The Sierra Nevada of California marked new challenges and excitement for most PCT hikers. It marks the most beautiful section of the trail but also the most challenging one. The general planning and execution of each day’s changes quite a bit on this section, you can’t do as many miles because of the amount of elevation, the tremendous amount of weight you might be carrying due to longer food carry, a bear can and more winter gear. You have to plan your days around the passes you want to do, due to the snow at the top of each of them, you need to traverse the snow early in the morning while it is still hard to avoid post holing (meaning breaking through the hard surface snow and falling usually hip deep into the snow).


But what I want to talk about in this section of the trail, what was present for me comes from the challenges that everyday on trail offered me. First, the cold. I am not a big fan of it, I mean, I am Canadian, but I have been spending most of my winter near the equator since I was 17. Second, the wilderness, once you are there it is quite different, but understanding the sheer remoteness of where you are creates a certain amount of strain on your psyche those first few days. You are in high mountains, hundreds of kilometers away from the closest service road, if shit goes south, you have to figure it out. Third, and I can’t stress this enough, food! For this section of the trail, you are doing 7 days of food carry, you must calculate your calories, your cravings and how many kilometers you need to do carefully to stay fueled to get to the next resupply town. In those sections, I realized how much of a crutch food is on our ability to regulate and deal with emotions. A chocolate bar, or a pack of candy, can boost one’s morale and forget the pain, the discomfort, the miles ahead. More than once, the thought of bacon and eggs at a small local diner located near the trail helped me push more miles at the end of the day and to get up early to make sure I didn’t miss breakfast.

Once again, I am shining a light on these challenges that I faced, but, with where I am sitting now, I wouldn’t change a thing, these challenges changed and molded my life. I now seek challenges on a regular basis to keep pushing the boundaries and the limit of who I believe I can be. The strain that walking this much puts on your body also opens new doors mentally. I showed to myself, everyday, that I am doing it, I simplified my life to be able to accomplish the goal that I set for myself. I now understand, in my life outside of hiking, that to build confidence and the necessary skills to accomplish my desires, I must show myself everyday that I can do it and that I am doing it. The simplicity of the journey is another aspect of this experience that changed me forever. You wake up, pack your things, walk, eat, drink, sleep and repeat. Anything that is not helping accomplish more miles is not relevant and that aspect, that feeling, that understanding is helping me right now, as I am writing this, building a business for myself.
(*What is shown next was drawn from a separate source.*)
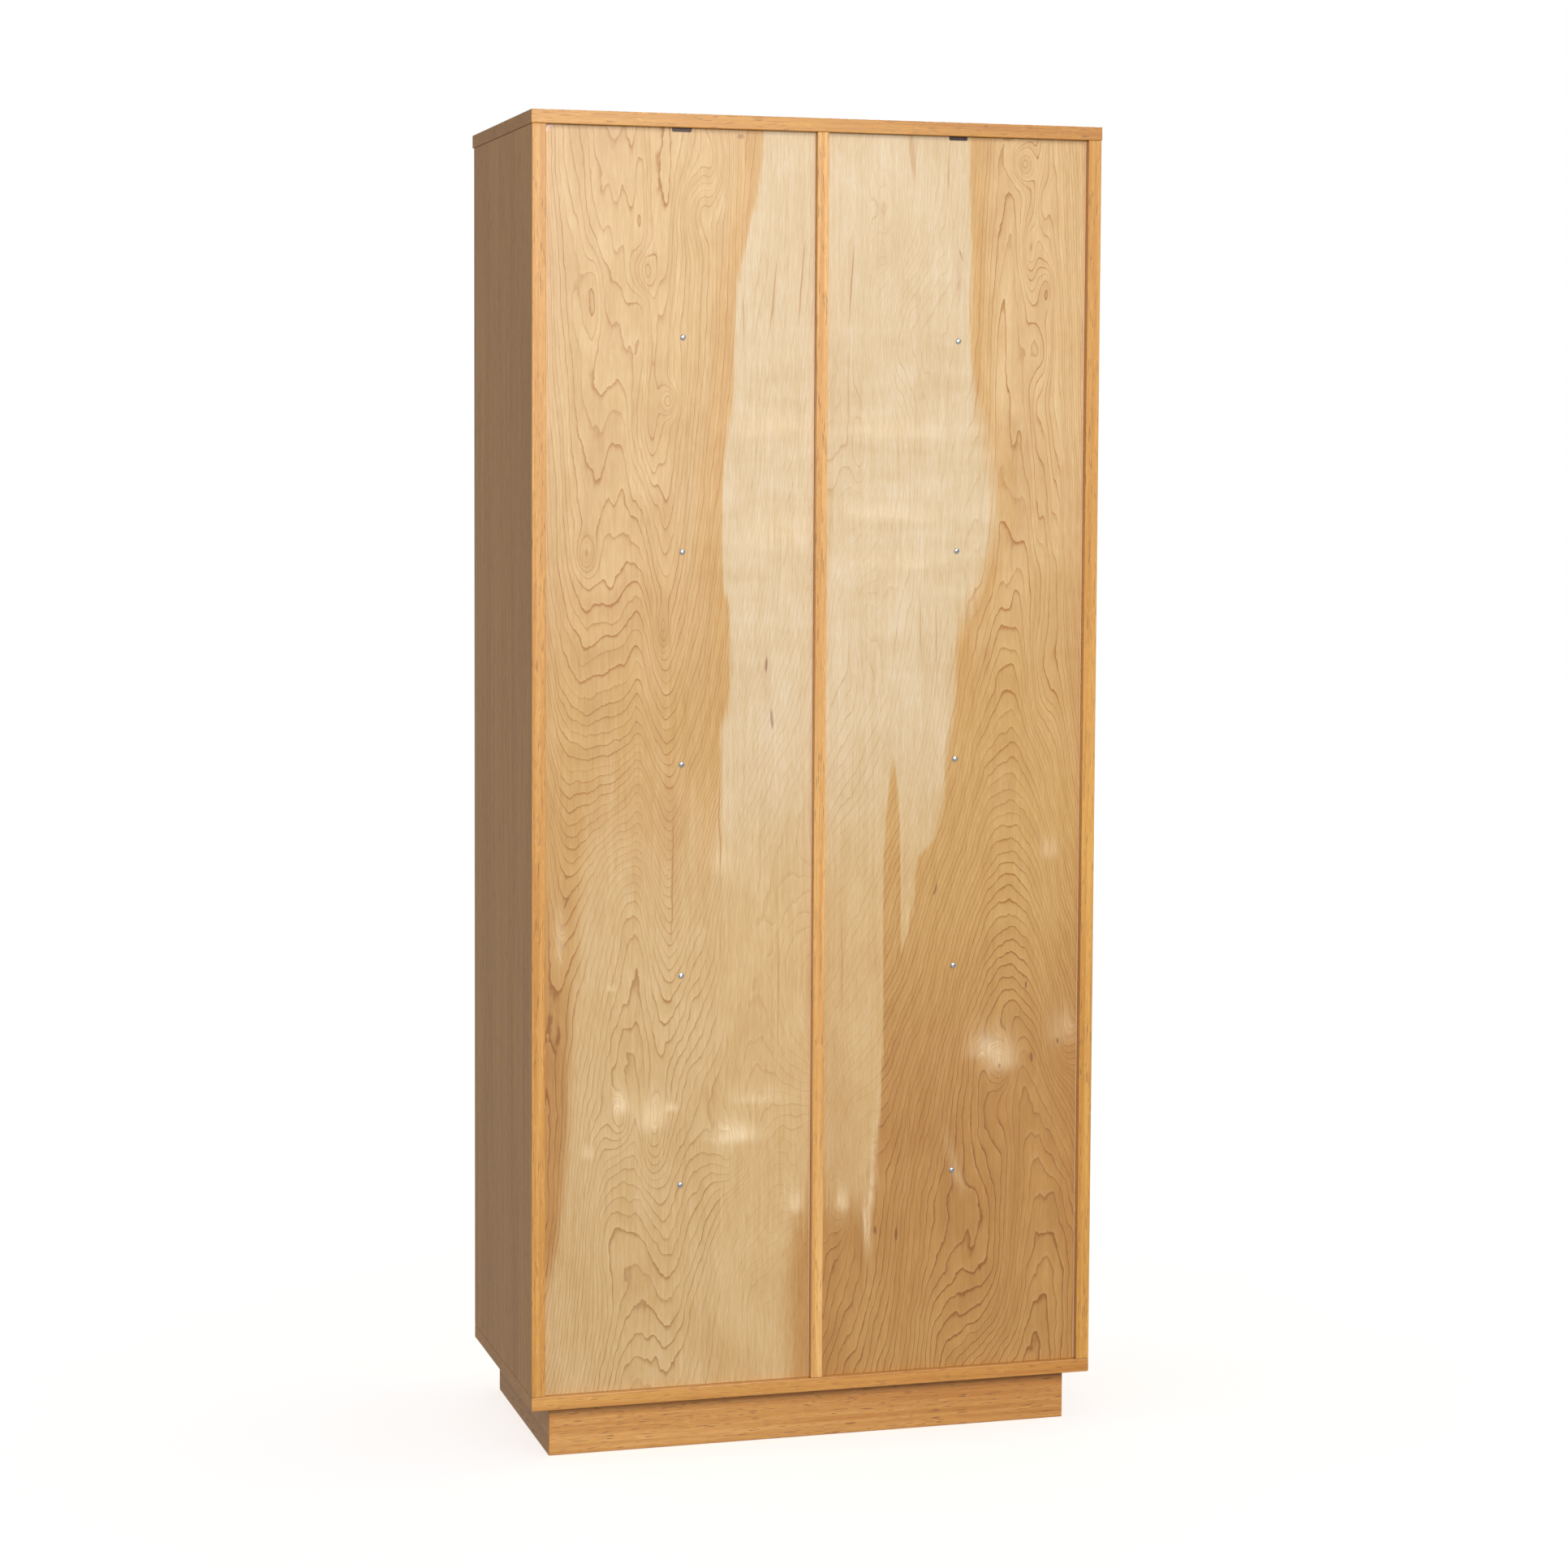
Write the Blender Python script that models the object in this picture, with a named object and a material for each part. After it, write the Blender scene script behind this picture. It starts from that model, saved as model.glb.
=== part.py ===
"""Tall two-bay oak-veneer cabinet on a recessed plinth, with plywood backs and two inset doors.

Metres, +Z up. The doors face -Y, the plywood backs face +Y, and the floor is at Z = 0.
Left and right are those of a person who faces the doors, so left is -X.
The origin is on the floor, at the middle of the object's bounding box.
"""

import math

import bmesh
import bpy
from mathutils import Matrix, Vector

# Driving dimensions of the case
HEIGHT = 1.924
WIDTH = 0.850
CASE_DEPTH = 0.432
BOARD = 0.0195
SIDE_BOARD = 0.020
DIVIDER_BOARD = 0.017
TOP_FRONT_OVERHANG = 0.007
TOP_SIDE_OVERHANG = 0.001
EASED_EDGE = 0.001
SEAM = 0.0003

# Plinth: how far it stands back from the case, and its boards
PLINTH_HEIGHT = 0.0745
PLINTH_BOARD = 0.019
PLINTH_SIDE_INSET = 0.031
PLINTH_BACK_INSET = 0.028
PLINTH_FRONT_INSET = 0.040

# Shelves: five in each bay, which makes six equal compartments
SHELF_COUNT = 5
HOUSING_DEPTH = 0.005
SHELF_SETBACK = 0.004

# Plywood backs
PLY = 0.006
BACK_RECESS = 0.010
CHIP_SIZE = 0.015
CHIP_DEPTH = 0.0012
NOTCH_WIDTH = 0.0282
NOTCH_DEPTH = 0.0057

# Steel clip that holds the back at its notch
CLIP_WIDTH = 0.0270
CLIP_LIP = 0.0050
CLIP_STEEL = 0.0020
CLIP_LENGTH = 0.038

# Pan-head screws through the backs into the shelves
SCREW_HEAD_RADIUS = 0.0043
SCREW_HEAD_HEIGHT = 0.0026
SCREW_SHANK_RADIUS = 0.0020
SCREW_LENGTH = 0.025
SCREW_LINE_SHIFT = 0.0025

# Doors
DOOR_BOARD = 0.0195
HINGE_GAP = 0.0024
DOOR_GAP = 0.0020

# Butt hinges: three to a door, with five knuckles
HINGE_COUNT = 3
HINGE_END_OFFSET = 0.150
HINGE_LENGTH = 0.064
LEAF_WIDTH = 0.018
LEAF_STEEL = 0.0015
KNUCKLE_RADIUS = 0.0030
KNUCKLE_BORE = 0.0015
PIN_RADIUS = 0.0012
KNUCKLE_COUNT = 5
BARREL_STANDOFF = 0.0034

# Knobs
KNOB_REACH = 0.026
KNOB_RADIUS = 0.0145
KNOB_INSET = 0.040
KNOB_HEIGHT = 1.020
STUD_RADIUS = 0.0025
STUD_LENGTH = 0.012

# Magnetic catches
CATCH_WIDTH = 0.046
CATCH_HEIGHT = 0.014
CATCH_DEPTH = 0.016
CATCH_INSET = 0.060
STRIKE_WIDTH = 0.038
STRIKE_HEIGHT = 0.011
STRIKE_STEEL = 0.0012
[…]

Coming back to the challenges of the Sierra Nevada, the cold, the exposure, the weight, the altitude, the remoteness, and our food situation pushed me beyond my limits. After the first resupply in Bishop, I had to take three days off to heal a sore hip. Those nights where I could barely sleep because of the pain, I could barely walk, and I am not even a thousand miles into my journey, made me question and doubt my capacity. Fortunately, I was able to continue onward, but there was now doubt that crept in me, could I trust my body for weeks at a time? Knowing that if I get myself in a pickle, I must get myself out of it, meaning potentially a lot of hardship… These thoughts were present when I got back on trail after Bishop. The only thing I could do, and I learned it well, is to take one step at a time, to worry simply about where this next step is going to be.



Here, I am sharing my story, but the perspective… the perspective looking back, the perspective of what these hardships molded me into. That is the gift. The gift of the trail is this moment in time. It is selfish because you are doing this for yourself. And the beauty, the sheer wonder that it provides happens because it is so ephemeral. Writing this today, also helps me have perspective on the challenges that life is throwing at me, and figuring out how I will come out of this new mold. Once again, in the blink of an eye, you finish the Sierra section of the PCT to end up in a wonderful little camp called Kennedy Meadows North. Just enough time to resupply, ditch that bear and enjoy the Golden state Warriors win their 4th championship in a remote bar full of cowboys, before moving on to tackle the biggest section of the trail so far which is NorCal.